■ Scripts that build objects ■
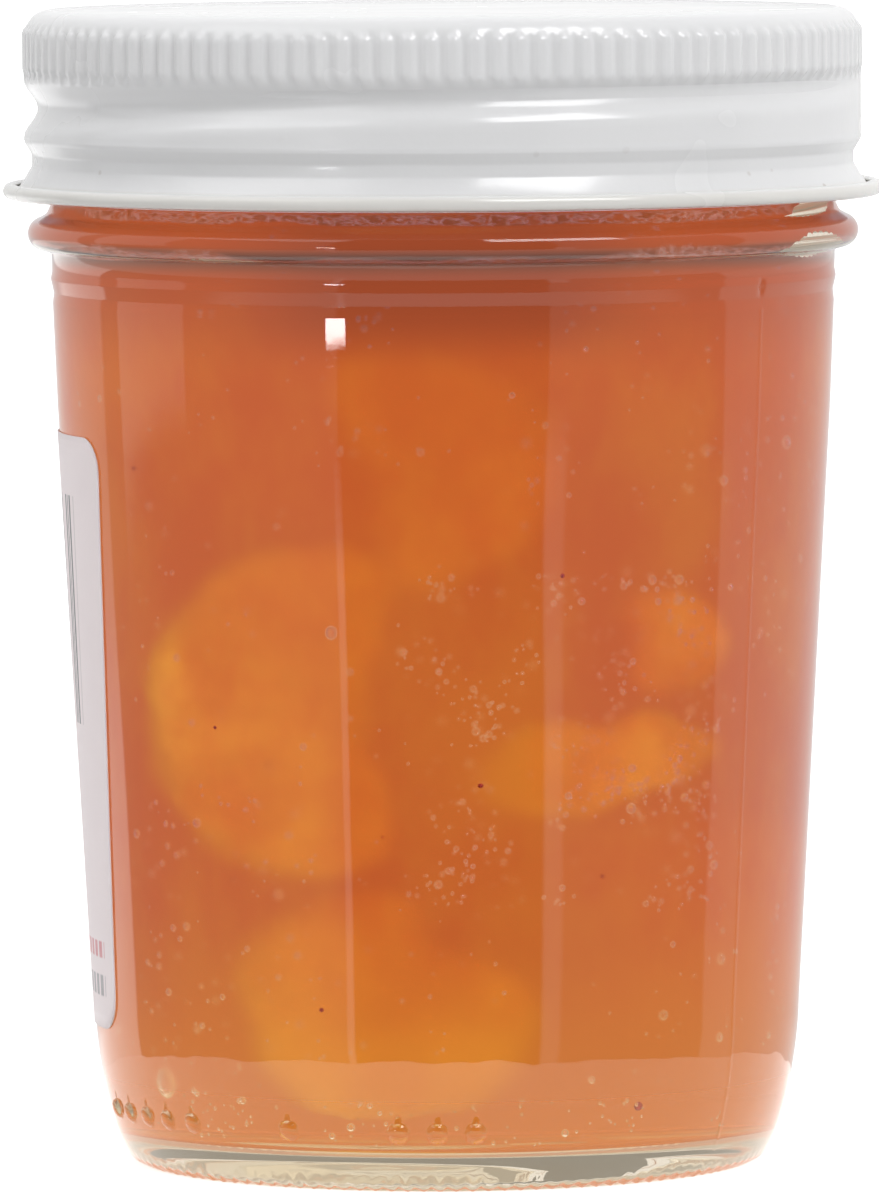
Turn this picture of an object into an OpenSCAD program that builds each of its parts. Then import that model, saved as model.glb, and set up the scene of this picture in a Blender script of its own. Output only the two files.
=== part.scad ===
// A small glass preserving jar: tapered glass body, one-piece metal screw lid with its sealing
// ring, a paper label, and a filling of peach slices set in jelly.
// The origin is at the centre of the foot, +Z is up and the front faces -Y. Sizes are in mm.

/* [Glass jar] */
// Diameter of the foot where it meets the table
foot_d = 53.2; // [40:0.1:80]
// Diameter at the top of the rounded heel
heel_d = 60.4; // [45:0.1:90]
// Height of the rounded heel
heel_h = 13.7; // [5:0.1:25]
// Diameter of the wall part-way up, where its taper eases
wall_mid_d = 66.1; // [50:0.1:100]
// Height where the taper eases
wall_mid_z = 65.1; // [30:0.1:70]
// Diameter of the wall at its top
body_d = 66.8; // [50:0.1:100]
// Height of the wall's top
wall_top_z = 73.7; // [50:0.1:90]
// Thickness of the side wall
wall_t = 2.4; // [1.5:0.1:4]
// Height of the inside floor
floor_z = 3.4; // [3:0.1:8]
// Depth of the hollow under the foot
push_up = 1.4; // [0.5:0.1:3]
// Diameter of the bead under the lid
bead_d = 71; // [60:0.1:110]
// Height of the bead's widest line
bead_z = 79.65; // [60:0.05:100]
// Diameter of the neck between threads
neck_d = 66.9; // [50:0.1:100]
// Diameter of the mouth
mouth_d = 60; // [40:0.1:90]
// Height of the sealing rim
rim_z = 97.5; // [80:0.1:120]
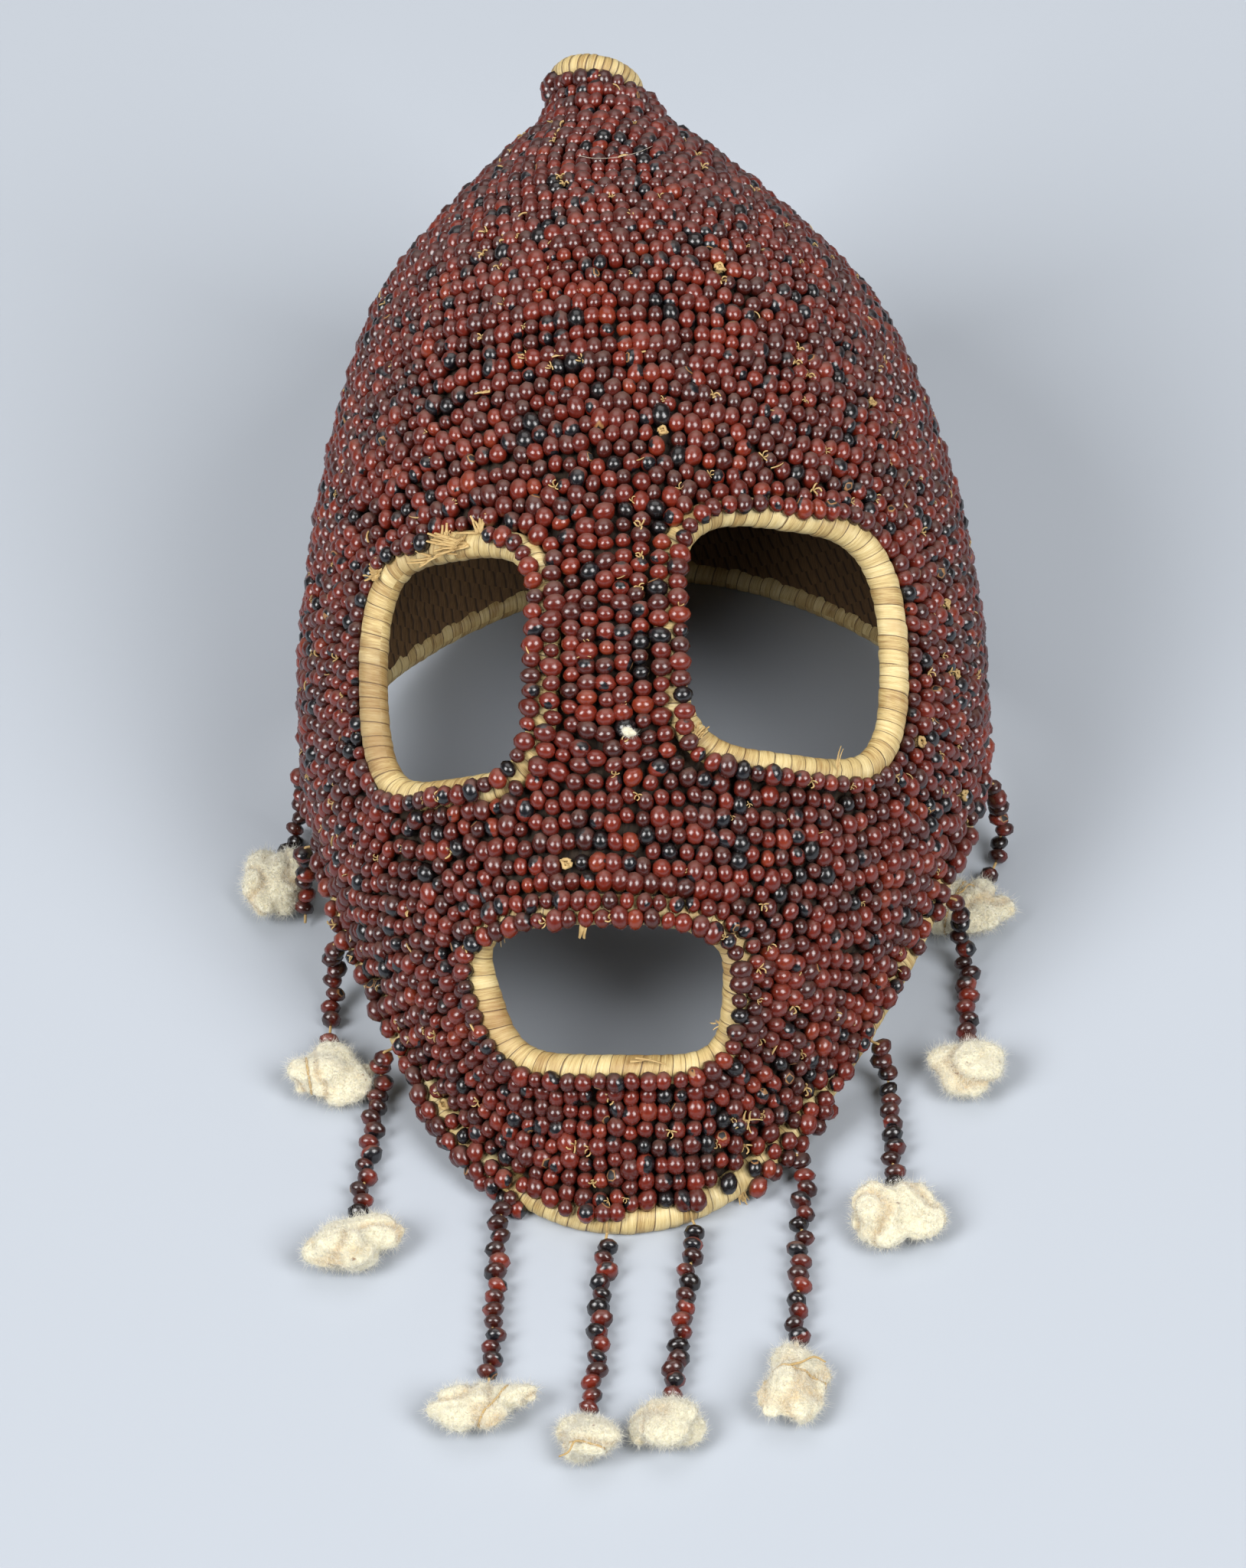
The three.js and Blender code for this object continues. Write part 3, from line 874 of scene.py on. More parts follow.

■ JOB ■
Output the listing above word for word.

■ TASK OUTPUT ■
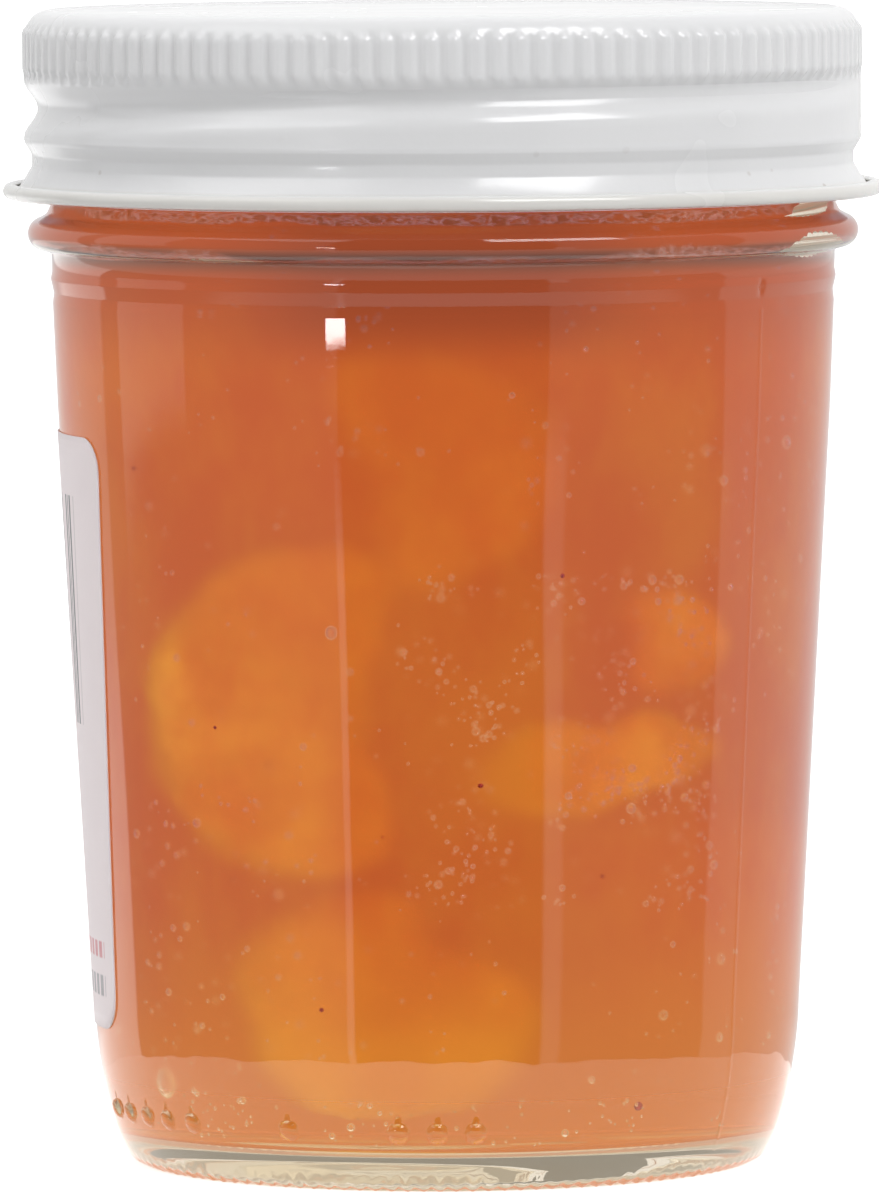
Turn this picture of an object into an OpenSCAD program that builds each of its parts. Then import that model, saved as model.glb, and set up the scene of this picture in a Blender script of its own. Output only the two files.
=== part.scad ===
// A small glass preserving jar: tapered glass body, one-piece metal screw lid with its sealing
// ring, a paper label, and a filling of peach slices set in jelly.
// The origin is at the centre of the foot, +Z is up and the front faces -Y. Sizes are in mm.

/* [Glass jar] */
// Diameter of the foot where it meets the table
foot_d = 53.2; // [40:0.1:80]
// Diameter at the top of the rounded heel
heel_d = 60.4; // [45:0.1:90]
// Height of the rounded heel
heel_h = 13.7; // [5:0.1:25]
// Diameter of the wall part-way up, where its taper eases
wall_mid_d = 66.1; // [50:0.1:100]
// Height where the taper eases
wall_mid_z = 65.1; // [30:0.1:70]
// Diameter of the wall at its top
body_d = 66.8; // [50:0.1:100]
// Height of the wall's top
wall_top_z = 73.7; // [50:0.1:90]
// Thickness of the side wall
wall_t = 2.4; // [1.5:0.1:4]
// Height of the inside floor
floor_z = 3.4; // [3:0.1:8]
// Depth of the hollow under the foot
push_up = 1.4; // [0.5:0.1:3]
// Diameter of the bead under the lid
bead_d = 71; // [60:0.1:110]
// Height of the bead's widest line
bead_z = 79.65; // [60:0.05:100]
// Diameter of the neck between threads
neck_d = 66.9; // [50:0.1:100]
// Diameter of the mouth
mouth_d = 60; // [40:0.1:90]
// Height of the sealing rim
rim_z = 97.5; // [80:0.1:120]
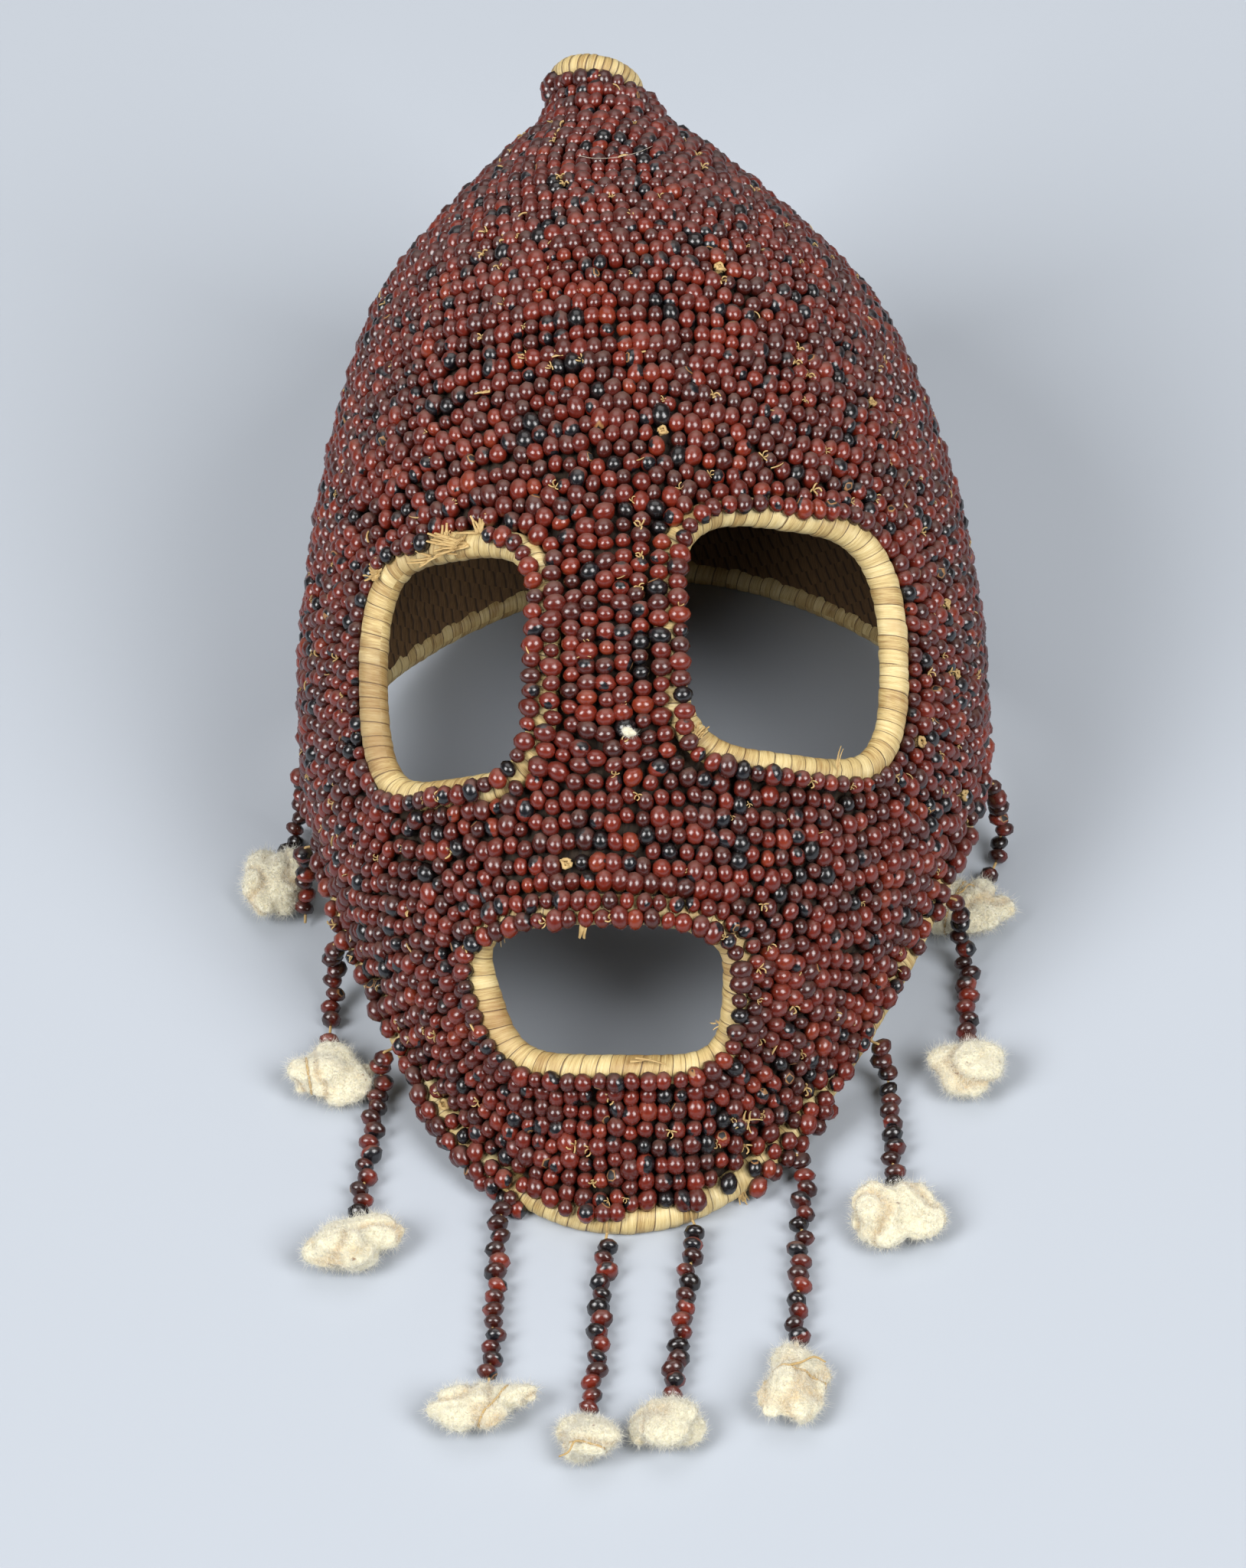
The three.js and Blender code for this object continues. Write part 3, from line 874 of scene.py on. More parts follow.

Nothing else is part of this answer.